(Rows from a 3D modeling dataset)
* * * * * * *

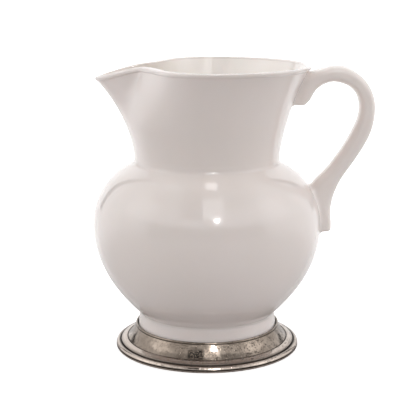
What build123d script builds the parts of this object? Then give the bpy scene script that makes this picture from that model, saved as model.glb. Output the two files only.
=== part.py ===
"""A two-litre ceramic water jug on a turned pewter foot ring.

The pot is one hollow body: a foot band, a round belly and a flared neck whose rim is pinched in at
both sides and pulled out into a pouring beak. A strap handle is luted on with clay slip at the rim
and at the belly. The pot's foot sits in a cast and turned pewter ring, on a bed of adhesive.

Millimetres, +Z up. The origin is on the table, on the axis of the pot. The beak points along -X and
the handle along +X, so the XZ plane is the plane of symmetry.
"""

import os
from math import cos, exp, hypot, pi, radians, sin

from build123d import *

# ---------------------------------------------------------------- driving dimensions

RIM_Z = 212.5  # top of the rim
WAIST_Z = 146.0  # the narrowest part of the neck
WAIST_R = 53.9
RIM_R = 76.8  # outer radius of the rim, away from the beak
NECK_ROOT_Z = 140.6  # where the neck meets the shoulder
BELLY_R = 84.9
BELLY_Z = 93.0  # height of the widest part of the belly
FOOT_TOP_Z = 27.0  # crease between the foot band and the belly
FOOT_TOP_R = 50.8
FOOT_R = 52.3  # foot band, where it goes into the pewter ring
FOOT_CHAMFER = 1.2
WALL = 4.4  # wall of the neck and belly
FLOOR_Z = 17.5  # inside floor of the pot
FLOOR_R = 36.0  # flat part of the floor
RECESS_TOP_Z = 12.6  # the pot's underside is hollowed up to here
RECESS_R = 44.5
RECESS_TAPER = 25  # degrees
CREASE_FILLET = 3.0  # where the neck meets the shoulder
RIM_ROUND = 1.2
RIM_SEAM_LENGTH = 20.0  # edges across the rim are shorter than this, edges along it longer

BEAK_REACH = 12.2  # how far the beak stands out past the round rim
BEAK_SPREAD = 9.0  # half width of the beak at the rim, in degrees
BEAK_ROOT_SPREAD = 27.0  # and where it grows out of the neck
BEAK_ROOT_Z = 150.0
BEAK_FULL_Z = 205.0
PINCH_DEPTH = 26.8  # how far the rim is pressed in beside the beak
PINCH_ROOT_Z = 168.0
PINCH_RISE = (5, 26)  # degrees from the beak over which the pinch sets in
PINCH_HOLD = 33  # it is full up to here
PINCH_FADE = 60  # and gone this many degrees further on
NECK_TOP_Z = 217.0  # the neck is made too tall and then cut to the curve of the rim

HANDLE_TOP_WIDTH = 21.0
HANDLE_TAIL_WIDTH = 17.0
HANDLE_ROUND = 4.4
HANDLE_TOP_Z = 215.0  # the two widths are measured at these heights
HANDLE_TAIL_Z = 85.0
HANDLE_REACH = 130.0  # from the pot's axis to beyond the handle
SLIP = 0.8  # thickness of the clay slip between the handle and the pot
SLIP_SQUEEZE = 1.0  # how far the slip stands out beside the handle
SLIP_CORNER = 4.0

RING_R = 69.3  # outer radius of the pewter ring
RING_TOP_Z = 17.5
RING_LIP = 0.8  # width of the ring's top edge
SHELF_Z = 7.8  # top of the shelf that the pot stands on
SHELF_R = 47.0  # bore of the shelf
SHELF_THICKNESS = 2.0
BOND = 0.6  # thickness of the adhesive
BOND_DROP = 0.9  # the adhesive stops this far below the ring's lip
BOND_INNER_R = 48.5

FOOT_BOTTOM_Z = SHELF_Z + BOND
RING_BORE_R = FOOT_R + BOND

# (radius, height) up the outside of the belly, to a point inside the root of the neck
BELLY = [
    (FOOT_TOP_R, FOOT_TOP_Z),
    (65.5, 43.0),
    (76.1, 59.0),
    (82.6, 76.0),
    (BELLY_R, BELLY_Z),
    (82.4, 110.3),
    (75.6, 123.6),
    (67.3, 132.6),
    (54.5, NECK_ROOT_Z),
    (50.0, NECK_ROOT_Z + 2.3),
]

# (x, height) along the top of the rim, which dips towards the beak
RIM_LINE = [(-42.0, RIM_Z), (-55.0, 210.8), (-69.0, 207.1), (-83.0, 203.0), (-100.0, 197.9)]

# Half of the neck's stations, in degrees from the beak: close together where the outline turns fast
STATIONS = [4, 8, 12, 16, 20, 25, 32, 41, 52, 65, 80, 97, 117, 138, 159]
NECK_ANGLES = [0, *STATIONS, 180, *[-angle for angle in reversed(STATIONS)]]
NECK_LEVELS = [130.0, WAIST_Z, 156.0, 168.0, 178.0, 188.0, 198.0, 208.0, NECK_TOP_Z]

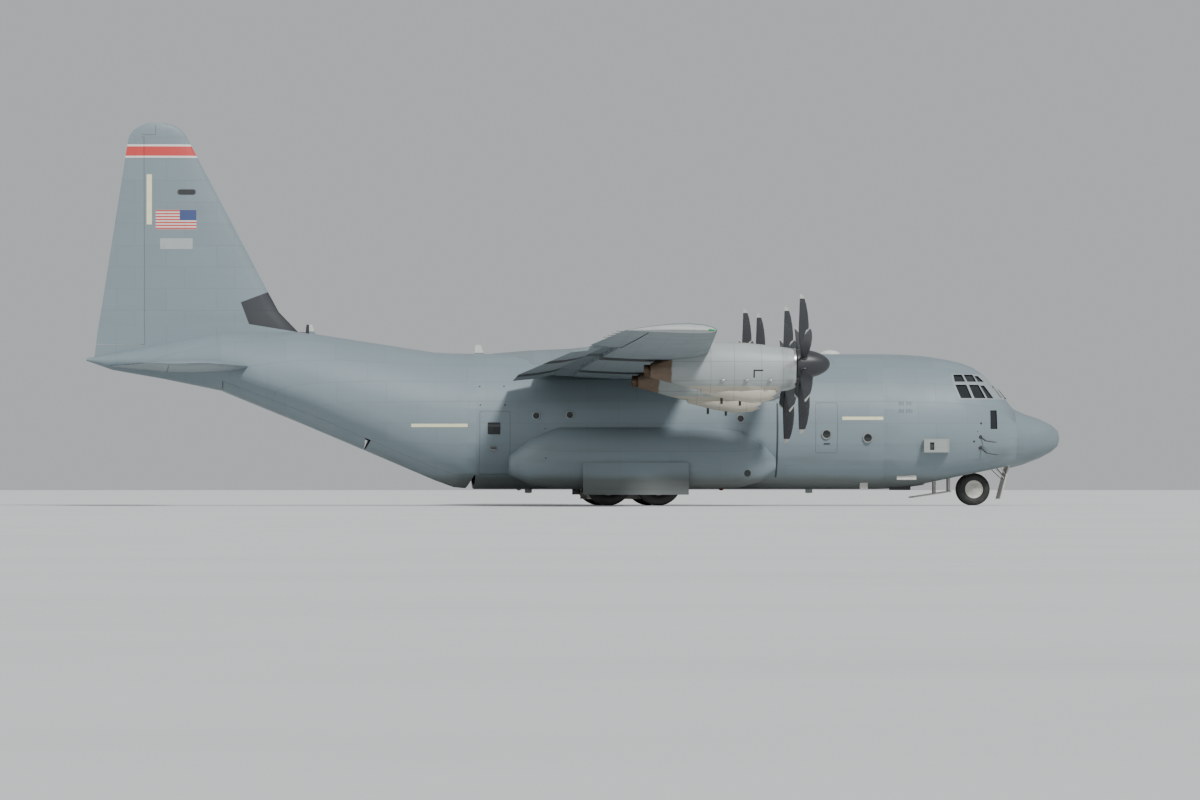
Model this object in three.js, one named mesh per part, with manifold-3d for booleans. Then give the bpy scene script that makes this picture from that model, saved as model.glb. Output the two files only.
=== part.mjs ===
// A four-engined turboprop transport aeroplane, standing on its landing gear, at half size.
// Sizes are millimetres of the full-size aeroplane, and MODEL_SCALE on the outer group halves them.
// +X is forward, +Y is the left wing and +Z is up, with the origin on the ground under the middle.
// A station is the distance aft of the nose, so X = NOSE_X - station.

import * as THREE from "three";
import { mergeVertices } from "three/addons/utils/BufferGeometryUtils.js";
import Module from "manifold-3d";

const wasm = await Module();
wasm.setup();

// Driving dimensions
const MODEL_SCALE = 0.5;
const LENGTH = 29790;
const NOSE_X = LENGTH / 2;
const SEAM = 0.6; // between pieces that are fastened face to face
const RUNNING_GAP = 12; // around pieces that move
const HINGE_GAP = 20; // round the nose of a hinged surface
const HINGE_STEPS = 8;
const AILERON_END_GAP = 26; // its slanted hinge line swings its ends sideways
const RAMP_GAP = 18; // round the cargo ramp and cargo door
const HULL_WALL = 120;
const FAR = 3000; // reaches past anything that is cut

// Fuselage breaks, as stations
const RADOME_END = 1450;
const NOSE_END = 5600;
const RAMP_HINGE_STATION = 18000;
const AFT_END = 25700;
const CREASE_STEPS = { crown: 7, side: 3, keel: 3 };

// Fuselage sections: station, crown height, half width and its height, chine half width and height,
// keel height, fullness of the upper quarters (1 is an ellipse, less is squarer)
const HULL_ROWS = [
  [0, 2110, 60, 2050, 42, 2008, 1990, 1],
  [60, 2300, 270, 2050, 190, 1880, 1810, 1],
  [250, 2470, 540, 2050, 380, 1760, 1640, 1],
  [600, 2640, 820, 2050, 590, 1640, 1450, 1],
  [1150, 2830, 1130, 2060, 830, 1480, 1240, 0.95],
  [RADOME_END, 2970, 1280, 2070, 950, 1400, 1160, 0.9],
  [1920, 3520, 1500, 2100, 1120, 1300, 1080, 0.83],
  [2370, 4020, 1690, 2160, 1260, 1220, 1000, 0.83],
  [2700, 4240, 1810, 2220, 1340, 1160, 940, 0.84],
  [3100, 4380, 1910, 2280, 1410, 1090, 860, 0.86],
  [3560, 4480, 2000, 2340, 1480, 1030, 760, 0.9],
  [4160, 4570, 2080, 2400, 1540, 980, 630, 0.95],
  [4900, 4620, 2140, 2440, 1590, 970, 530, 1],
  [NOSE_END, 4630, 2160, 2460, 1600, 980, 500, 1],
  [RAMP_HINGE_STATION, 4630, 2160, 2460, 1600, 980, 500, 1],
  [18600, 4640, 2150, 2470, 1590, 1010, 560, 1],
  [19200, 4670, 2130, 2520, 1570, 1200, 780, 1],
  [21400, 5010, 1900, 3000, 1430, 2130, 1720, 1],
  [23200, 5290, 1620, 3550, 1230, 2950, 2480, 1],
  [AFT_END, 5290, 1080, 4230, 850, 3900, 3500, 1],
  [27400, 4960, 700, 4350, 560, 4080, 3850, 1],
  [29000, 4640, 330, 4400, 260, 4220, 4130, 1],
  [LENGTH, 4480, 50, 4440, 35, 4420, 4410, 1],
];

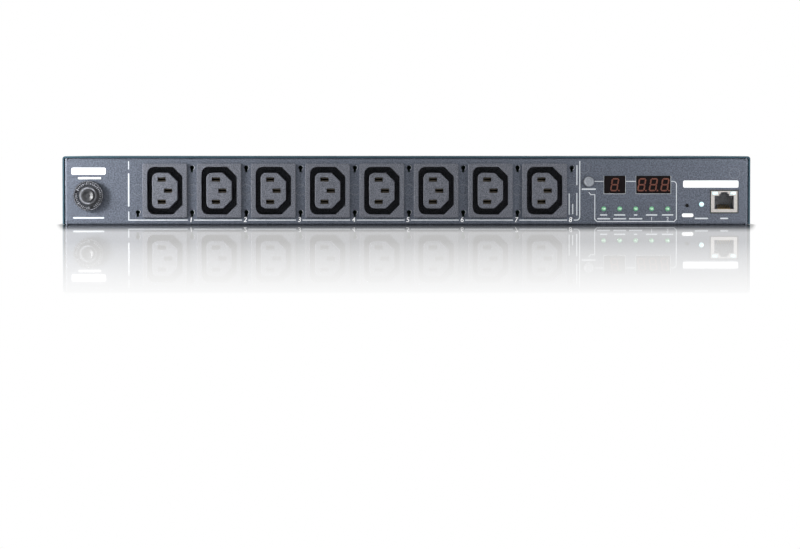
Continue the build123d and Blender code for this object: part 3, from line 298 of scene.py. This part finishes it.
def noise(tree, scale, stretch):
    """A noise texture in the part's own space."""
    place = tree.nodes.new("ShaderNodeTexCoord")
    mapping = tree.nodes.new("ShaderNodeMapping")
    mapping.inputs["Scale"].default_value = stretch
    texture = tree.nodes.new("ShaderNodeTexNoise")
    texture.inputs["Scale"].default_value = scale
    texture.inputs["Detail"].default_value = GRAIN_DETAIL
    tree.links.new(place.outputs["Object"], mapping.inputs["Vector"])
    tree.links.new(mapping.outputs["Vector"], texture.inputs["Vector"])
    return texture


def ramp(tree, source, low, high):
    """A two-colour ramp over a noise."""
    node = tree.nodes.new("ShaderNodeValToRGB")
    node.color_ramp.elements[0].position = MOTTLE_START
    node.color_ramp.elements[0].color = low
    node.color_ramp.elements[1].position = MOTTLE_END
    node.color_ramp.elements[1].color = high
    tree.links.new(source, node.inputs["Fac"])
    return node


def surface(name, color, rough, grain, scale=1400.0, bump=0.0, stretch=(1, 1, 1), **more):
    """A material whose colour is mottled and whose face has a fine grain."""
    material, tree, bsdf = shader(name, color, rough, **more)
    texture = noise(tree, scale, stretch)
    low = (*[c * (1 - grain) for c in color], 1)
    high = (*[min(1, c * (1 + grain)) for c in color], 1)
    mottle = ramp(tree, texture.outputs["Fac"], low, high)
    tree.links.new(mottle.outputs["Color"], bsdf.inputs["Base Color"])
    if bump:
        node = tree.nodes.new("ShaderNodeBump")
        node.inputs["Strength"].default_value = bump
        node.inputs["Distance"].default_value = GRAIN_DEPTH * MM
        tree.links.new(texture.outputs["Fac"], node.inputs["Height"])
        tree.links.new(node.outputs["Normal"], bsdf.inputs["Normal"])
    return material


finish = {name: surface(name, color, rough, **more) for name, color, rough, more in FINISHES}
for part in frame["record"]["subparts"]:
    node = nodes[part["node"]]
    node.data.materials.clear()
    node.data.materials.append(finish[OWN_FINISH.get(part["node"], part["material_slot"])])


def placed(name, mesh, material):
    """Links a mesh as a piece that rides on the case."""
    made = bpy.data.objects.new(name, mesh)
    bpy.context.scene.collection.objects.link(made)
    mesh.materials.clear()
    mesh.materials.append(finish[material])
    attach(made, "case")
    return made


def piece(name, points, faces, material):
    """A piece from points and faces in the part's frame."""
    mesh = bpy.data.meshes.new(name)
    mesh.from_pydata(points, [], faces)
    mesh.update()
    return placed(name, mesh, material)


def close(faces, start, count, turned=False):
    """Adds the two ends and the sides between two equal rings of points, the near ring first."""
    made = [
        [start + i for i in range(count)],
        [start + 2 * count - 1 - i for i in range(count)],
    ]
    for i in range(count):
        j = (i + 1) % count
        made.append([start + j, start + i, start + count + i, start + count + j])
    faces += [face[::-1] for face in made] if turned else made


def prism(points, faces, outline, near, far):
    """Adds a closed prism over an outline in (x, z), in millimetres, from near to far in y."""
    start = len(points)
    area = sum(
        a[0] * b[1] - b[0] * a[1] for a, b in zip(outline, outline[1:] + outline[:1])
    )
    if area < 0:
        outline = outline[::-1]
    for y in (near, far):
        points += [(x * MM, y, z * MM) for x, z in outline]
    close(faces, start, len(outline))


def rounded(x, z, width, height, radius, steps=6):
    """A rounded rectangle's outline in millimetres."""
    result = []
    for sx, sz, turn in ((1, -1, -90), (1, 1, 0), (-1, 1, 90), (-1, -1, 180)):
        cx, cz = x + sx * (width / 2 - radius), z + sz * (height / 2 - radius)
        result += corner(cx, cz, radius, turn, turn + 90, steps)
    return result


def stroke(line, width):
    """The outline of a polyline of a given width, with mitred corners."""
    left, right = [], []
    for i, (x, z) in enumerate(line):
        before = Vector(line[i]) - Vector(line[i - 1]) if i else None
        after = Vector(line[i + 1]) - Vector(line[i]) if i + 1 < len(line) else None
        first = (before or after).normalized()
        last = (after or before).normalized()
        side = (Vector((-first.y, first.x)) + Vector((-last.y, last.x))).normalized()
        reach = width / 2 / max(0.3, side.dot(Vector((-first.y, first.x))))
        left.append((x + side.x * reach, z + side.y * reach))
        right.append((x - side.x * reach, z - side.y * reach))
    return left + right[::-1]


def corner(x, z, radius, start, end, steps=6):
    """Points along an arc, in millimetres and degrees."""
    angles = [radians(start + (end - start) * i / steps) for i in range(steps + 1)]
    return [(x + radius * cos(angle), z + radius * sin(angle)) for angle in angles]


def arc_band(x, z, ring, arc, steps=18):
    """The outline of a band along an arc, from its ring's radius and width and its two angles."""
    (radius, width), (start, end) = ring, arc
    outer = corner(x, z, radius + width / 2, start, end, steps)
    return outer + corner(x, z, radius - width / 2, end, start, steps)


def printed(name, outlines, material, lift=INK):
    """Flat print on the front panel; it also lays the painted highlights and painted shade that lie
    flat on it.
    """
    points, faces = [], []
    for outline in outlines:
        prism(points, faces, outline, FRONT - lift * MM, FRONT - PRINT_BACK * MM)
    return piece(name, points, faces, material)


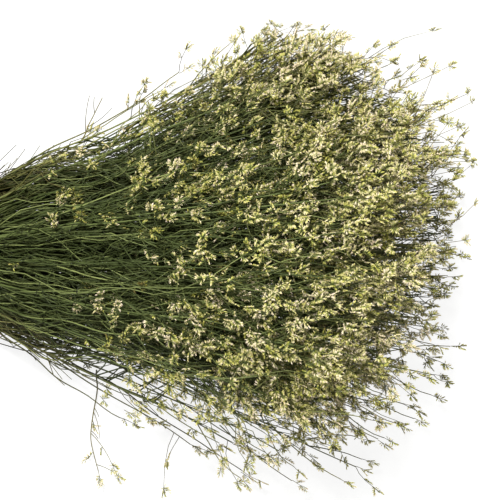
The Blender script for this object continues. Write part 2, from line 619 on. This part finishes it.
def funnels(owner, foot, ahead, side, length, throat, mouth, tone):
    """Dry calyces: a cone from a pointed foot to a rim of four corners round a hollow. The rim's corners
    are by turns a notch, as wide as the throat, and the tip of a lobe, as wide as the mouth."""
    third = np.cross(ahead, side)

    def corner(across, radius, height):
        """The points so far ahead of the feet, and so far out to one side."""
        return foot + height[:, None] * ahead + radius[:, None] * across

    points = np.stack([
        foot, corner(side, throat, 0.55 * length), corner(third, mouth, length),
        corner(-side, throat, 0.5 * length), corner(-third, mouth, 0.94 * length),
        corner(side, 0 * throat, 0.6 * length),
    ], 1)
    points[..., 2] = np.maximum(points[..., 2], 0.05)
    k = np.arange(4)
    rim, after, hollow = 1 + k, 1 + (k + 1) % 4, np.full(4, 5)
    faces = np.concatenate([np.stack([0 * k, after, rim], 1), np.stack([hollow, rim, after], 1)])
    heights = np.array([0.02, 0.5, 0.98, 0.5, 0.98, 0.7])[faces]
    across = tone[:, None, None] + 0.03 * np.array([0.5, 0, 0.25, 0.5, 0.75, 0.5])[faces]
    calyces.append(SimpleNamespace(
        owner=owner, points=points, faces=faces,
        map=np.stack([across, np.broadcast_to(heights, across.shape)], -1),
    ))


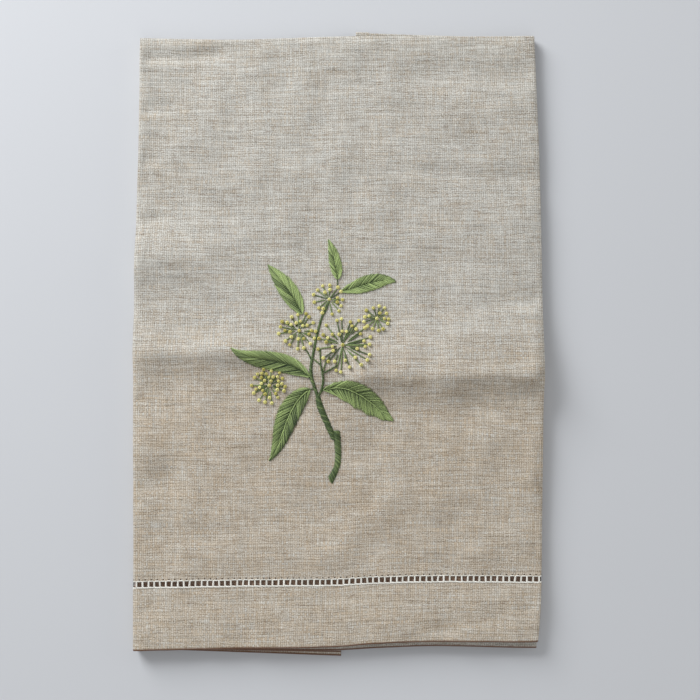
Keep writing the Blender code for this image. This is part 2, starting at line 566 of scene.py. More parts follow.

* * * * * * *

# [Problem to work on]
Everything from the first line through the line containing "pewter foot ring." should be quoted exactly, and nothing beyond it.

# [Response below]
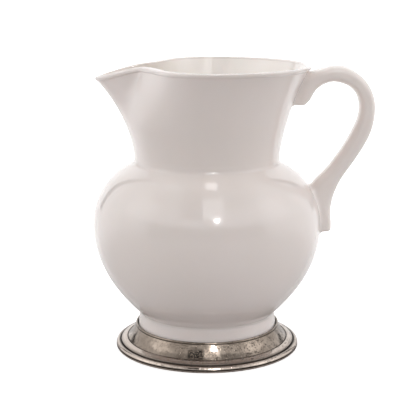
What build123d script builds the parts of this object? Then give the bpy scene script that makes this picture from that model, saved as model.glb. Output the two files only.
=== part.py ===
"""A two-litre ceramic water jug on a turned pewter foot ring.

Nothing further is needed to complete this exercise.